EXTRACTED MATERIAL:
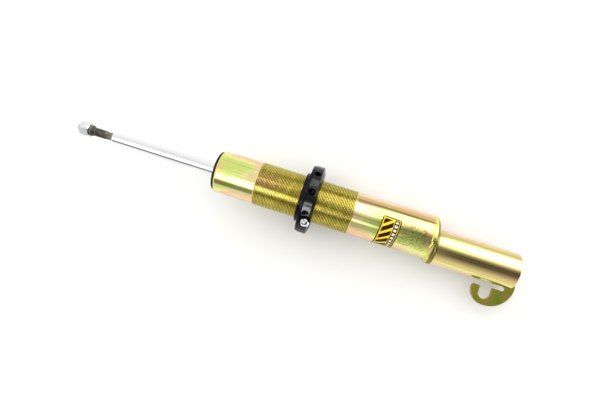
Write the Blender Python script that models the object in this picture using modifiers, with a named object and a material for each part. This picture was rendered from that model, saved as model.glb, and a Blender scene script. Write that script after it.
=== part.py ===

* * *

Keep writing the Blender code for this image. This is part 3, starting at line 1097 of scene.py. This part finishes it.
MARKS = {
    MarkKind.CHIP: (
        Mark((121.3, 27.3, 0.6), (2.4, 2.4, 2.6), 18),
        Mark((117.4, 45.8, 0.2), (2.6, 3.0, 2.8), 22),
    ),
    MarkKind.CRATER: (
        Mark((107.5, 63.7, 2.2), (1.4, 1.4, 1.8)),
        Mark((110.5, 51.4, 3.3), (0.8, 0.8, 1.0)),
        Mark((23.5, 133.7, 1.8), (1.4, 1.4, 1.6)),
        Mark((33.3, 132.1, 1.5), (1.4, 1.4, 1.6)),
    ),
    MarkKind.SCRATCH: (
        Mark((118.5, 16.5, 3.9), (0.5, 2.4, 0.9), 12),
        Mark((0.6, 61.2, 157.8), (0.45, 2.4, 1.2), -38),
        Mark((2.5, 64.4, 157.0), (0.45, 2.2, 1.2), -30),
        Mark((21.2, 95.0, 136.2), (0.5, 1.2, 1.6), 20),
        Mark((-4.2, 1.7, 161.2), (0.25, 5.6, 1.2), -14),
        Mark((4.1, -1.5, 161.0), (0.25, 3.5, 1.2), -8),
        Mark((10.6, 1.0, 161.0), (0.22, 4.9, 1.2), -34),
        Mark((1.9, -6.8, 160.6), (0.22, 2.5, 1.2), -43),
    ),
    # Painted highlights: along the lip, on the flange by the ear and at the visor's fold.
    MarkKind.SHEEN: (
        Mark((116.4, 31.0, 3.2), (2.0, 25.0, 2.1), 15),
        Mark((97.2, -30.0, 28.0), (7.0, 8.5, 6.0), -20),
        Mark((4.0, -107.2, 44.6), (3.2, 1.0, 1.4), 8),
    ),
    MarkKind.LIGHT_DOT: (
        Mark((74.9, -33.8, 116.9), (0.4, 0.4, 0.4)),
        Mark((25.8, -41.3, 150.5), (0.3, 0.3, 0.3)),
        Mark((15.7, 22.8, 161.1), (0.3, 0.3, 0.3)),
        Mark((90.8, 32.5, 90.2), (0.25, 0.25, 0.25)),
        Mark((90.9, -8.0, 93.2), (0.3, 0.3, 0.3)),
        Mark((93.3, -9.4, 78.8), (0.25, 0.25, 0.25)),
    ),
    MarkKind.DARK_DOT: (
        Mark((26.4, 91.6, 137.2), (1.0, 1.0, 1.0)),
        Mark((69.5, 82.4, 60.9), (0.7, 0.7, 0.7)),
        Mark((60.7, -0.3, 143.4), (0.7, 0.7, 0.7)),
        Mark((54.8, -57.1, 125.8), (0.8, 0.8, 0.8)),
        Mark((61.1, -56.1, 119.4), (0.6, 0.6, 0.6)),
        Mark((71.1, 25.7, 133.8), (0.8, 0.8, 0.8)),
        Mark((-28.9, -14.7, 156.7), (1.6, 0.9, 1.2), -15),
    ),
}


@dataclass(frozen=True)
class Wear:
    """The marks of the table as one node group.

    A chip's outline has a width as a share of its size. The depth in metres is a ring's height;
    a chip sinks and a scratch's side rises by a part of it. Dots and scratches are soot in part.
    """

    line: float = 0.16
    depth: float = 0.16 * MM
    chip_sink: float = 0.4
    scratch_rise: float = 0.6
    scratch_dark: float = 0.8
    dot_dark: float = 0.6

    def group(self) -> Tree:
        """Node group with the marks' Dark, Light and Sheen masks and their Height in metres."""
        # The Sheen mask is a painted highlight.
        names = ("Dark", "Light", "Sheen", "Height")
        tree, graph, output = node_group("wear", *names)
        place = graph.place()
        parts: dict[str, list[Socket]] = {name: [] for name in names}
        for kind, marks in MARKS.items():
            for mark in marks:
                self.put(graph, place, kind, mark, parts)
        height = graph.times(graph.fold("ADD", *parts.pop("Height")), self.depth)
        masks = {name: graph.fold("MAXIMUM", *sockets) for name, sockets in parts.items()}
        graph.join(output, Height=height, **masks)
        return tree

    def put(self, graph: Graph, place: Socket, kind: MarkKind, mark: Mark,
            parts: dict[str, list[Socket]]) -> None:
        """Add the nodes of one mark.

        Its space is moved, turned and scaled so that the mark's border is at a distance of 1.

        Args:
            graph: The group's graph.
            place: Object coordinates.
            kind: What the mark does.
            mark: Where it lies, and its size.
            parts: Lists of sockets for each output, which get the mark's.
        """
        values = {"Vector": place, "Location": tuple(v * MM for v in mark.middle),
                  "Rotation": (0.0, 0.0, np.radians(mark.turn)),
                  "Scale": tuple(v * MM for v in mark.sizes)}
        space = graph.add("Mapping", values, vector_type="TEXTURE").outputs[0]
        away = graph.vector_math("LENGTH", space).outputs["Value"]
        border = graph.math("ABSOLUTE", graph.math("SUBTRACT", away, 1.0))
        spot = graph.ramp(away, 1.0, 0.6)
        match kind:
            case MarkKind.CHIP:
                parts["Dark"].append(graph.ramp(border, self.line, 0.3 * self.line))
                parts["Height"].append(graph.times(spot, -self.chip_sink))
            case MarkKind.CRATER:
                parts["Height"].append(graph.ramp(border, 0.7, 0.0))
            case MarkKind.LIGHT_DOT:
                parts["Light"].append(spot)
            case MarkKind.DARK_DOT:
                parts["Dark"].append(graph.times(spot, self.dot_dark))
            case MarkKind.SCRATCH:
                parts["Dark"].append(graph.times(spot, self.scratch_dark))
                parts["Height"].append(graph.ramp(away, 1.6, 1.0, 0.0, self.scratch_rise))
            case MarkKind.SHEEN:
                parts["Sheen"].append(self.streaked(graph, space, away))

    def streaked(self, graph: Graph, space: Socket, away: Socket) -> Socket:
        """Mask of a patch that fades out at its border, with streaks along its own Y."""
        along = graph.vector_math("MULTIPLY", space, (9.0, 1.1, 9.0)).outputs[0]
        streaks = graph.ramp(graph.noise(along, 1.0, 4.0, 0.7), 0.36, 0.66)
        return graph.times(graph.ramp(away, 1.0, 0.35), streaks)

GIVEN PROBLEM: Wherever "each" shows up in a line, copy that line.

FINAL RESULT:
Write the Blender Python script that models the object in this picture using modifiers, with a named object and a material for each part. This picture was rendered from that model, saved as model.glb, and a Blender scene script. Write that script after it.
            parts: Lists of sockets for each output, which get the mark's.